**Problem to work on:** Below is a listing. Quote from it, exactly, the lines from the one containing "build_coil_terminals(side, place)" down to the one containing "record = json.load(file)", both ends included, and nothing else.

** START The records **

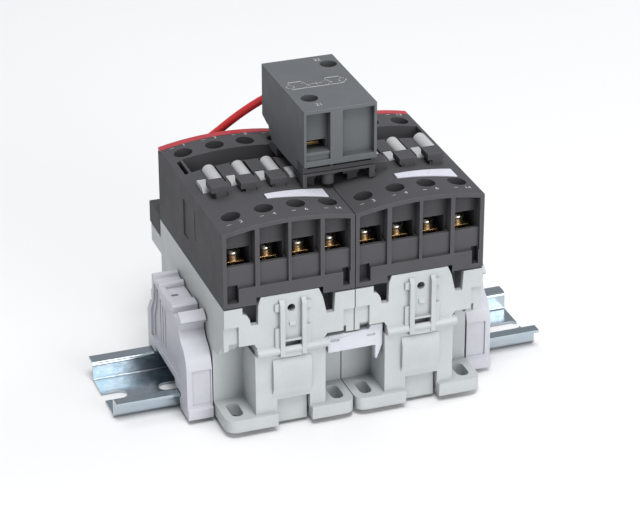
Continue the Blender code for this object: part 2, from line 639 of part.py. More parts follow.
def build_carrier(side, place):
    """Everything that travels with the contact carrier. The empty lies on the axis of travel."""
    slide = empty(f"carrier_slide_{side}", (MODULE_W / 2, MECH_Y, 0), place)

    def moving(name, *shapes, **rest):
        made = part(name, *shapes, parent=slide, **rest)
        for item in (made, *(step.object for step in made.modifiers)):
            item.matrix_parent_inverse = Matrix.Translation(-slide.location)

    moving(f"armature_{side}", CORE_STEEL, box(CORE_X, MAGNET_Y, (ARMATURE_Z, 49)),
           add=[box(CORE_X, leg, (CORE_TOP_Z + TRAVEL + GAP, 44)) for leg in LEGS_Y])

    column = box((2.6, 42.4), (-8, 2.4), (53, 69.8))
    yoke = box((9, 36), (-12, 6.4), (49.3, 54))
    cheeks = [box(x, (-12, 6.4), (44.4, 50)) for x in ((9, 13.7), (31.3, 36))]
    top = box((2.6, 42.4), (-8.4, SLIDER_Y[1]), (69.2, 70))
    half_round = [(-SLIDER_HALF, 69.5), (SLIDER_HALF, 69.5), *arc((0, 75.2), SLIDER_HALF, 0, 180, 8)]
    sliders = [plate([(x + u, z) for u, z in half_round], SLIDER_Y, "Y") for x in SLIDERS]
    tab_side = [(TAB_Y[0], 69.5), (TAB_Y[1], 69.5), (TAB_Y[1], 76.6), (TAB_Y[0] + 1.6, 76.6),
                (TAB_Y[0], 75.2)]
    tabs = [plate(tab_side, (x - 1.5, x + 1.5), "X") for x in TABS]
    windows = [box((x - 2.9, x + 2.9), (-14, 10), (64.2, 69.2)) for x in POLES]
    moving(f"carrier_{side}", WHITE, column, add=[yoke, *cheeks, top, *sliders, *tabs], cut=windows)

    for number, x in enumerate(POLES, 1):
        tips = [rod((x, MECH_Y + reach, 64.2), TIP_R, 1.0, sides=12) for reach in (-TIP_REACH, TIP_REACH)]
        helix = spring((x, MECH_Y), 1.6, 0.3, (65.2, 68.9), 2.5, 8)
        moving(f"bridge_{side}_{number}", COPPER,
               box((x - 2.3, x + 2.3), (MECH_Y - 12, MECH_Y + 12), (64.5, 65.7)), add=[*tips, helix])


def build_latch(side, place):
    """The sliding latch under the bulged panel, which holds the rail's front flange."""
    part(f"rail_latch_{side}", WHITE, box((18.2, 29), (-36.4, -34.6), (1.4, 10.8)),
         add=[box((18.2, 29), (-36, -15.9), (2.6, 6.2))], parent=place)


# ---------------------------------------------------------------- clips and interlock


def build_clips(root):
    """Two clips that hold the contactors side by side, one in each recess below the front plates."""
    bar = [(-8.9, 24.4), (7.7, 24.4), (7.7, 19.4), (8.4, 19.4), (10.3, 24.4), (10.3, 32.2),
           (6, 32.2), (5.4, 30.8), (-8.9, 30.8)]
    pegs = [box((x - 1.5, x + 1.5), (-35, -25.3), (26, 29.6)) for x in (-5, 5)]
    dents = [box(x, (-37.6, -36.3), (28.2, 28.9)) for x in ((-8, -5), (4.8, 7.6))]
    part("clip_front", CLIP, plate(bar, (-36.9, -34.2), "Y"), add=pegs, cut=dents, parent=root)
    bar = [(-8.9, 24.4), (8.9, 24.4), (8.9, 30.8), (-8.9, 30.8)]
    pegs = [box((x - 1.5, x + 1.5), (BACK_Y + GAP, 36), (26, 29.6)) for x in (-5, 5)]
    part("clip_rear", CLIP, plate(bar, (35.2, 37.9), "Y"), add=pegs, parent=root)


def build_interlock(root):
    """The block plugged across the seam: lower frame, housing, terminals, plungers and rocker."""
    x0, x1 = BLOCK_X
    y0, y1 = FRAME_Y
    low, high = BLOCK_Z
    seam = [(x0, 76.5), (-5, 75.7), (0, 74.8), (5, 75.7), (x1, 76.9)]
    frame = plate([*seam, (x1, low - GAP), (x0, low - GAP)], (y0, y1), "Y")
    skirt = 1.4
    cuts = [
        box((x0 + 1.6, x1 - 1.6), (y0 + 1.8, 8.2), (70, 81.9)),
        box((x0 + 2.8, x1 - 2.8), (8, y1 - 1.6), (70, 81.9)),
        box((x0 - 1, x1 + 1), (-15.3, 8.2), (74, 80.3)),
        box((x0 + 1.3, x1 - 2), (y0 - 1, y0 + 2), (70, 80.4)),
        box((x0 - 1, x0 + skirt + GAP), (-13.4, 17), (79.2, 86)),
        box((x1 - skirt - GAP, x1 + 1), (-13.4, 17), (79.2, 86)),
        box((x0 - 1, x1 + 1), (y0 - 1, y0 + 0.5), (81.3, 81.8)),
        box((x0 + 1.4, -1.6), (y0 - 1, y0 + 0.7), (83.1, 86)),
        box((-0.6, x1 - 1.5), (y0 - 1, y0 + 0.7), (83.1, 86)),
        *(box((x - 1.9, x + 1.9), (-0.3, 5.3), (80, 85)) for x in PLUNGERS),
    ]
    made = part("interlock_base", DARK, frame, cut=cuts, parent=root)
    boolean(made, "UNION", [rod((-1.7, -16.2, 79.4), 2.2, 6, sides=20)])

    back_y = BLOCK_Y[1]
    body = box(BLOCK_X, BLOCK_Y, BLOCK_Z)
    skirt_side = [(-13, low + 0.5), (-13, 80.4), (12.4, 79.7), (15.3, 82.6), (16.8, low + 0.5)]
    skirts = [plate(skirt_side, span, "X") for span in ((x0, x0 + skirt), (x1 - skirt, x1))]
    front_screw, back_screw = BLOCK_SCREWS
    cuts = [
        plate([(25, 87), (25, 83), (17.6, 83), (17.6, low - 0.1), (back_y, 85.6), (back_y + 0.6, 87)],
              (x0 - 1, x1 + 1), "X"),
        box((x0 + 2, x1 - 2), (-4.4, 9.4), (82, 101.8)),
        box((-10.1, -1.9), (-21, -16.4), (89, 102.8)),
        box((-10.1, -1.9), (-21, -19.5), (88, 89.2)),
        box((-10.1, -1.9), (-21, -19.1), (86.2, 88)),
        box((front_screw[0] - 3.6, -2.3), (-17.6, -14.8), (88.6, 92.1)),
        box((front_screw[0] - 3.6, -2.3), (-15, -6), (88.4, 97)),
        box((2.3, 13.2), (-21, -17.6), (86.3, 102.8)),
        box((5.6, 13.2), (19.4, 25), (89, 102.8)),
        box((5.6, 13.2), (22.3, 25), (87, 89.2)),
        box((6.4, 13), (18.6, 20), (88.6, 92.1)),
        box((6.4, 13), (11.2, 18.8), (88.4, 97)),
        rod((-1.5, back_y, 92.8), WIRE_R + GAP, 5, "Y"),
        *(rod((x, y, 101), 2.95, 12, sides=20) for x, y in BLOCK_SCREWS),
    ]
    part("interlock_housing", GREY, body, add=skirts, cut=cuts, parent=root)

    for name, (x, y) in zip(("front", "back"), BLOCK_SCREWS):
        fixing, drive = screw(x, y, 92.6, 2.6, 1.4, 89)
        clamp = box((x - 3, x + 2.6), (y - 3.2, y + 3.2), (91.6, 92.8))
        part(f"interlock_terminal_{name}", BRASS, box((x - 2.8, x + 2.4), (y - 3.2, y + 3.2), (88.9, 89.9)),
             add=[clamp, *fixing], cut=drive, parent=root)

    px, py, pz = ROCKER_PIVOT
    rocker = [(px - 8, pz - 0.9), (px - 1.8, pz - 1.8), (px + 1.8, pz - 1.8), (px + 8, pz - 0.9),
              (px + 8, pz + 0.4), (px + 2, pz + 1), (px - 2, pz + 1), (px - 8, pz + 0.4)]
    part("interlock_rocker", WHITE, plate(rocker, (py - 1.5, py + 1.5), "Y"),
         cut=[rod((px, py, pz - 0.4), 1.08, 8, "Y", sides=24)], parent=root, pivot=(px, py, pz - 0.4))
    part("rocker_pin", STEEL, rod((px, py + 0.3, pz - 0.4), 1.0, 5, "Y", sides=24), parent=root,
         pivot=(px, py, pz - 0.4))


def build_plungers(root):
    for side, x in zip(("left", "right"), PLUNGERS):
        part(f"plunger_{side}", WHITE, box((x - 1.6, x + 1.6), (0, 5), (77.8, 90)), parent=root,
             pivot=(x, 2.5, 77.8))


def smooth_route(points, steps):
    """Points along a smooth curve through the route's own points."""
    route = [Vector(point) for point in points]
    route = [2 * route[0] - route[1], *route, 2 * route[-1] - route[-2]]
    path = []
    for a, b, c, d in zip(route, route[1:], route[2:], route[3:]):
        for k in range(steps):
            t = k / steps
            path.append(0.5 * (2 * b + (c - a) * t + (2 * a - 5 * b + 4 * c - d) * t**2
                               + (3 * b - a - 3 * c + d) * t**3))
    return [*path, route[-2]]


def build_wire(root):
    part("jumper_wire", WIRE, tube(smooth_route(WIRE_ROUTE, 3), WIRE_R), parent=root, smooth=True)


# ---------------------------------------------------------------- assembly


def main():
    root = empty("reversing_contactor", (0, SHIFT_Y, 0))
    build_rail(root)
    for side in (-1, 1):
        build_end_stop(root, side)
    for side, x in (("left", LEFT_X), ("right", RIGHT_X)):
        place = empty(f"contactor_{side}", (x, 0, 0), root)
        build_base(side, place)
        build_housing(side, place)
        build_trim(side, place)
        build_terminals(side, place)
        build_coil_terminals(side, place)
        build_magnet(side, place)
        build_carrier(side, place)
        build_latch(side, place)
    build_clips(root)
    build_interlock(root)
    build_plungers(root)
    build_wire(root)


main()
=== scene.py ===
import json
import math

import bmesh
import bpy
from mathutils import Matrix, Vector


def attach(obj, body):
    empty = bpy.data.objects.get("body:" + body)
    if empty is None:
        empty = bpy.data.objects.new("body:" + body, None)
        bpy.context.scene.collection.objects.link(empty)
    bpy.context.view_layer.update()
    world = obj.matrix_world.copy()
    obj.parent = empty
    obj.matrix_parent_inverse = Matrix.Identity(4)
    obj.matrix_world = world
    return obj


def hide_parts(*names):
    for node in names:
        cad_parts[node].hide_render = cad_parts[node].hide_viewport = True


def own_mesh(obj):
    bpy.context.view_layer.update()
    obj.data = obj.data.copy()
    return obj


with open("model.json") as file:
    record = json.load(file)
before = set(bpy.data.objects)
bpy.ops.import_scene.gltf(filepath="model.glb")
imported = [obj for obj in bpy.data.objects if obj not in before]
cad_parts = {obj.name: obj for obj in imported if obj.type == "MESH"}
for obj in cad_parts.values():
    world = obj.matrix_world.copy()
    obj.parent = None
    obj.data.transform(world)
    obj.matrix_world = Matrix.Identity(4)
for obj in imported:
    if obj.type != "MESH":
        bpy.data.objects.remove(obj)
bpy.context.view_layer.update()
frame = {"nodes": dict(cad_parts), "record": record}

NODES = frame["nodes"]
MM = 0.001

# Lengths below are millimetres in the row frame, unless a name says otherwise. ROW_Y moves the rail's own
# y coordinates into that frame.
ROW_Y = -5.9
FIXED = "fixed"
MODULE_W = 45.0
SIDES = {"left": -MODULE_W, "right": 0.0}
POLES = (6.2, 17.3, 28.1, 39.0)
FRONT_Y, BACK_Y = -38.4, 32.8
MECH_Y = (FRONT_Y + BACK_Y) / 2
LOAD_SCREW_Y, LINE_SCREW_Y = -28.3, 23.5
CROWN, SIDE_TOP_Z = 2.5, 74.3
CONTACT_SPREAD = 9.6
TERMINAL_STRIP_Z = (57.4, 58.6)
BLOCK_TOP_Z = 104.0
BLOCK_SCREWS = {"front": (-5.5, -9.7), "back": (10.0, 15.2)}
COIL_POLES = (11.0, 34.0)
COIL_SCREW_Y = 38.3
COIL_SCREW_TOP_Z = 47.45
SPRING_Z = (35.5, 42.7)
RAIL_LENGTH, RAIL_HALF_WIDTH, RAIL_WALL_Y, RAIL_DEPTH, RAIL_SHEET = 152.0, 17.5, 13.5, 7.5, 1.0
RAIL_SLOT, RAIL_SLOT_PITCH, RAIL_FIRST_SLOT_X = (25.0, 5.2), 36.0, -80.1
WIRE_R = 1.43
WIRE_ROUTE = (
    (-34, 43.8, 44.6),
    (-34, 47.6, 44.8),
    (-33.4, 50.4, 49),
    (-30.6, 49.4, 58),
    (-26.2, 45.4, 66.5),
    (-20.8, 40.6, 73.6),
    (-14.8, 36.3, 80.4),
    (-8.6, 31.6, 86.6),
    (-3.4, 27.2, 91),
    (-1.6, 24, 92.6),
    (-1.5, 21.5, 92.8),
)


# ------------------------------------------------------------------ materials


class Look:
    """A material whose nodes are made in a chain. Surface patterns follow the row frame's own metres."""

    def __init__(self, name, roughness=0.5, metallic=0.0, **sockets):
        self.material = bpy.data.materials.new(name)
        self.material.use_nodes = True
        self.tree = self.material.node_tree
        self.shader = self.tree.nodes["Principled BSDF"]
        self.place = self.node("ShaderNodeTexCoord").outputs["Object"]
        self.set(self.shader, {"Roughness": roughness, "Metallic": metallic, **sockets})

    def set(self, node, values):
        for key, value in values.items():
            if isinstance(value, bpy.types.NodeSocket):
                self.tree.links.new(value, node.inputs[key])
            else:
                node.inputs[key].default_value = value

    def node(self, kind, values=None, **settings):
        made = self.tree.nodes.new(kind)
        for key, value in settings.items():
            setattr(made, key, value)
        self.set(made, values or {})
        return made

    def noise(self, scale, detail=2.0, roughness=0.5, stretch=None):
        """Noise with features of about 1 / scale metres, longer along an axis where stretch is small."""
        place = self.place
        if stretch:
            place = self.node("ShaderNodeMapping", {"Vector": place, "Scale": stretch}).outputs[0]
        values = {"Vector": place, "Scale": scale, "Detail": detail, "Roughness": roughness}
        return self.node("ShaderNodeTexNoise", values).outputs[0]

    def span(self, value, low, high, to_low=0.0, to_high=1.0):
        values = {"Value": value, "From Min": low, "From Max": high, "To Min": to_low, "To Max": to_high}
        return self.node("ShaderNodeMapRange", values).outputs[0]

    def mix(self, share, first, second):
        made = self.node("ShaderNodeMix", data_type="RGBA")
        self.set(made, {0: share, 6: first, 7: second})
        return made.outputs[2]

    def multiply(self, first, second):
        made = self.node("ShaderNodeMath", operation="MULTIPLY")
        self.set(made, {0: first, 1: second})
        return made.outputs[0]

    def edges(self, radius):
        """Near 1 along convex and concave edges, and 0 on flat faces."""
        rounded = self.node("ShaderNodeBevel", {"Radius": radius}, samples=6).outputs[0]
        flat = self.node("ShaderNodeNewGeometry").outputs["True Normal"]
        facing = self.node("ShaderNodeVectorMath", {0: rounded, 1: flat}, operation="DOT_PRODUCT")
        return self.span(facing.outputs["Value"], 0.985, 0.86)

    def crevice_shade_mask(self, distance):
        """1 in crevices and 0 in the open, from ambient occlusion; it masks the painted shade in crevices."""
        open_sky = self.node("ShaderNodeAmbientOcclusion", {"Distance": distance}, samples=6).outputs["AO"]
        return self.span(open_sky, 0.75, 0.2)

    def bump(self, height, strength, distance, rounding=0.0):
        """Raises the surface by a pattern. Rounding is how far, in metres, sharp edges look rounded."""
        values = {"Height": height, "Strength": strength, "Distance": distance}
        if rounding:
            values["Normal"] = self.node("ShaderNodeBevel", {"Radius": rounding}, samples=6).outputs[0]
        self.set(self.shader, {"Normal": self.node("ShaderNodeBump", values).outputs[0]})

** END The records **
** START The records **

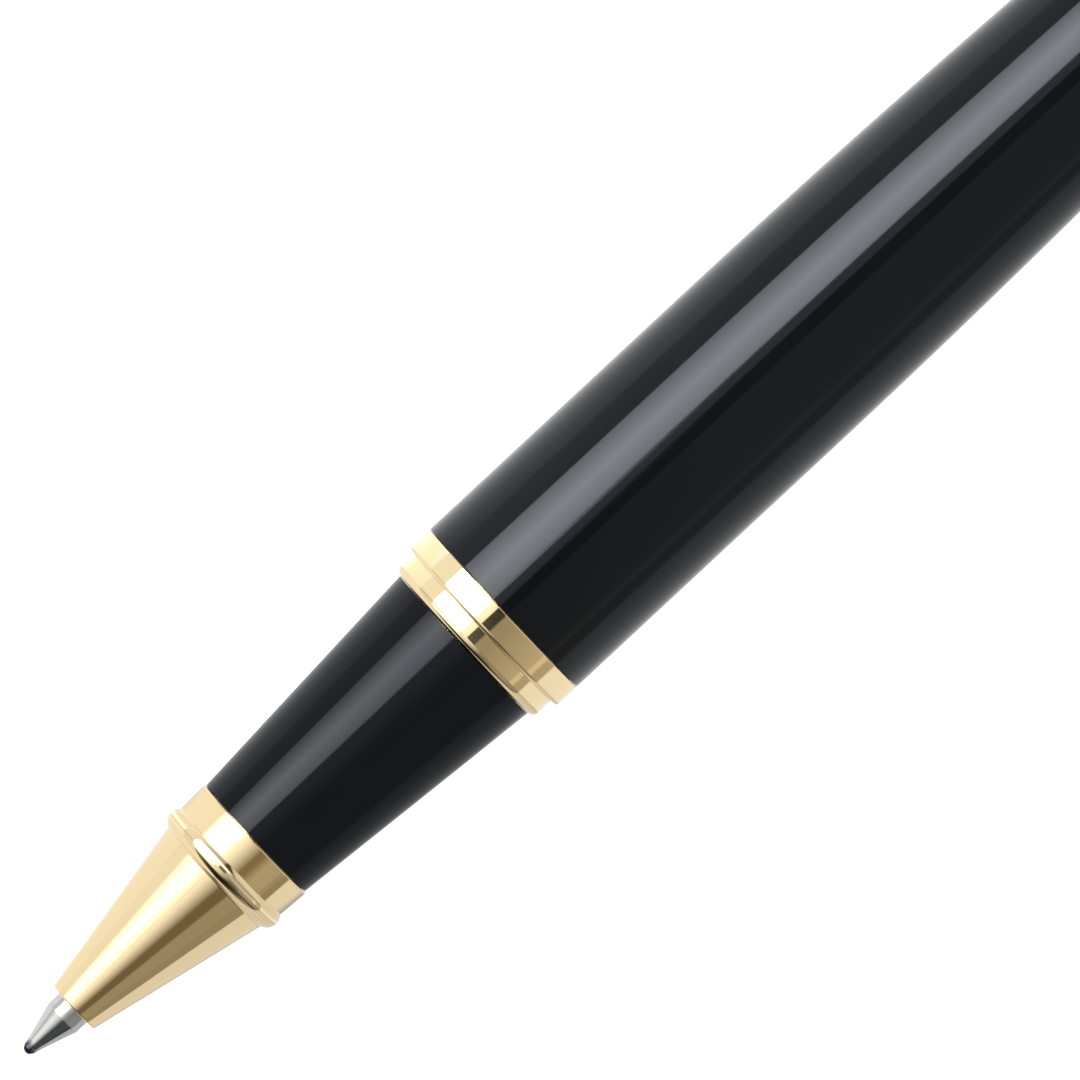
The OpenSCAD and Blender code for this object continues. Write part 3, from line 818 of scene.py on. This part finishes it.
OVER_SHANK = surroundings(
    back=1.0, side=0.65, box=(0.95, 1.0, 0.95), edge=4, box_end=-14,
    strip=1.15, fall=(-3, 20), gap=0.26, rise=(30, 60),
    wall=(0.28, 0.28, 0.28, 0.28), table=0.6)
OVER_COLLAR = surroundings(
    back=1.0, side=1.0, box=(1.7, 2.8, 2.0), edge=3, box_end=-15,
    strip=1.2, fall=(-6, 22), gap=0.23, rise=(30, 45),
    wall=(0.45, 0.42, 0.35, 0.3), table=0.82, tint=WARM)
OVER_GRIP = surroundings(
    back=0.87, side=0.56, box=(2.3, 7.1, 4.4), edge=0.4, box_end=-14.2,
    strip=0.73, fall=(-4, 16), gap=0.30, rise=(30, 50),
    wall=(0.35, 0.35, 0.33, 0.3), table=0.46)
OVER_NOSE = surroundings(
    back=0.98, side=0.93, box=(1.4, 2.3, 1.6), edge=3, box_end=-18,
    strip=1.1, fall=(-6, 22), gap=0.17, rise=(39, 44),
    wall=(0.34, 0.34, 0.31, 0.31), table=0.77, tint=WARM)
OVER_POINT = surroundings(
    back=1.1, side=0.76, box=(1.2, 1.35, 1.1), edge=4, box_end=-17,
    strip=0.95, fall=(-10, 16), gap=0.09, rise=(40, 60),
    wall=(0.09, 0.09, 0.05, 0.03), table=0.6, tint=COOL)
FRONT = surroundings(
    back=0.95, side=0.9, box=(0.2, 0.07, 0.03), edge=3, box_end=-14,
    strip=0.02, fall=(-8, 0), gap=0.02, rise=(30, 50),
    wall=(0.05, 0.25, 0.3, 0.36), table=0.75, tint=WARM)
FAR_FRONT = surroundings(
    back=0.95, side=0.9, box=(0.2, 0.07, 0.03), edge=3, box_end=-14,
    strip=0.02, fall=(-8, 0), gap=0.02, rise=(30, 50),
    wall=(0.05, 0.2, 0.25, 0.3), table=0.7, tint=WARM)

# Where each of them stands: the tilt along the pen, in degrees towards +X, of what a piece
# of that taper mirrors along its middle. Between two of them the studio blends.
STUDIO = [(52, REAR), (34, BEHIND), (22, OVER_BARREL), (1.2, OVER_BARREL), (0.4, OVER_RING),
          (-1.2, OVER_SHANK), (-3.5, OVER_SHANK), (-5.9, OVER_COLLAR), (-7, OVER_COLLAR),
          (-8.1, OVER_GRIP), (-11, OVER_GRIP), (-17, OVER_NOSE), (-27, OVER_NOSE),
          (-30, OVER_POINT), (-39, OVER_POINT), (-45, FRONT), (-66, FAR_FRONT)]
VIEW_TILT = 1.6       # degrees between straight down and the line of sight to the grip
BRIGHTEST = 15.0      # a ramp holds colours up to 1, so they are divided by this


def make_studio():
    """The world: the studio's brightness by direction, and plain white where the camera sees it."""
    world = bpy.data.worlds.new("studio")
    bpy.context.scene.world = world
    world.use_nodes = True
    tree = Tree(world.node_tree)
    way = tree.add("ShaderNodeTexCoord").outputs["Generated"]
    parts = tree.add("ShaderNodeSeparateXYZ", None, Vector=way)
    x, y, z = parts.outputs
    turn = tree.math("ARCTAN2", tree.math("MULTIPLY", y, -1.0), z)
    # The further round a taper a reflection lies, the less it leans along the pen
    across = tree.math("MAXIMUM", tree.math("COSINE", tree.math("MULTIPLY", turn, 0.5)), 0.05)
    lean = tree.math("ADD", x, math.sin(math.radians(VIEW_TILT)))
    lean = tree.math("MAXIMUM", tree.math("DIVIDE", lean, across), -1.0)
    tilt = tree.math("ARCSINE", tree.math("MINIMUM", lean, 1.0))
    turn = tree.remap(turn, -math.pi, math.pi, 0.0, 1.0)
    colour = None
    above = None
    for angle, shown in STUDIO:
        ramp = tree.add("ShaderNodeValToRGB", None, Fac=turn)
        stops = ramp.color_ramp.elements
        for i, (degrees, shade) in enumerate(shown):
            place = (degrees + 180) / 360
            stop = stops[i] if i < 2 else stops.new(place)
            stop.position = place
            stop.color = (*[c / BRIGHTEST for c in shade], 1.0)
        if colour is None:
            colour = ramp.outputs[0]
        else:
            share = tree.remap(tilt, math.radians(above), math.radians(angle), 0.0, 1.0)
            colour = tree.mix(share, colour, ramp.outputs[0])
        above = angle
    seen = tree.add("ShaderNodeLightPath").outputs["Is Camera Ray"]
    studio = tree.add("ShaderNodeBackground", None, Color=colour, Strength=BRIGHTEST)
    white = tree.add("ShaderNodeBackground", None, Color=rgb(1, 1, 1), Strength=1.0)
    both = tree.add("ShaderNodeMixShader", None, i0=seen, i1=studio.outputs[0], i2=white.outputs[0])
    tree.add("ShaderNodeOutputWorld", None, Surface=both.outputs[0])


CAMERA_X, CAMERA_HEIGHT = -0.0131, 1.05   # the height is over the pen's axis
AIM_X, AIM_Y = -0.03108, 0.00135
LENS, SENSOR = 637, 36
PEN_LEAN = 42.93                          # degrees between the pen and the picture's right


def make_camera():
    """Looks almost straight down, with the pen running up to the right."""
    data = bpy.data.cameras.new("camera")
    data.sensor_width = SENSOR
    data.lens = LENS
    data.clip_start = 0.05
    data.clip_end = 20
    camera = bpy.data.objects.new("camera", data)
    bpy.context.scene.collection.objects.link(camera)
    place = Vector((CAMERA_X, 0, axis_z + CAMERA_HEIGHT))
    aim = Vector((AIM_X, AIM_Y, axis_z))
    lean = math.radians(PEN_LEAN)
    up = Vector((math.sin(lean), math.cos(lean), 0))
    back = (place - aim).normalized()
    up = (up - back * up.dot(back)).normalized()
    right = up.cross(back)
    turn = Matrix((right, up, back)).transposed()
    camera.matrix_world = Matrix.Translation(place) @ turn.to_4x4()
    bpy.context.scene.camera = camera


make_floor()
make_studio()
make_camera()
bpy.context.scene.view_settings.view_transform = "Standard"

** END The records **

**Solution:**
        build_coil_terminals(side, place)
        build_magnet(side, place)
        build_carrier(side, place)
        build_latch(side, place)
    build_clips(root)
    build_interlock(root)
    build_plungers(root)
    build_wire(root)


main()
=== scene.py ===
import json
import math

import bmesh
import bpy
from mathutils import Matrix, Vector


def attach(obj, body):
    empty = bpy.data.objects.get("body:" + body)
    if empty is None:
        empty = bpy.data.objects.new("body:" + body, None)
        bpy.context.scene.collection.objects.link(empty)
    bpy.context.view_layer.update()
    world = obj.matrix_world.copy()
    obj.parent = empty
    obj.matrix_parent_inverse = Matrix.Identity(4)
    obj.matrix_world = world
    return obj


def hide_parts(*names):
    for node in names:
        cad_parts[node].hide_render = cad_parts[node].hide_viewport = True


def own_mesh(obj):
    bpy.context.view_layer.update()
    obj.data = obj.data.copy()
    return obj


with open("model.json") as file:
    record = json.load(file)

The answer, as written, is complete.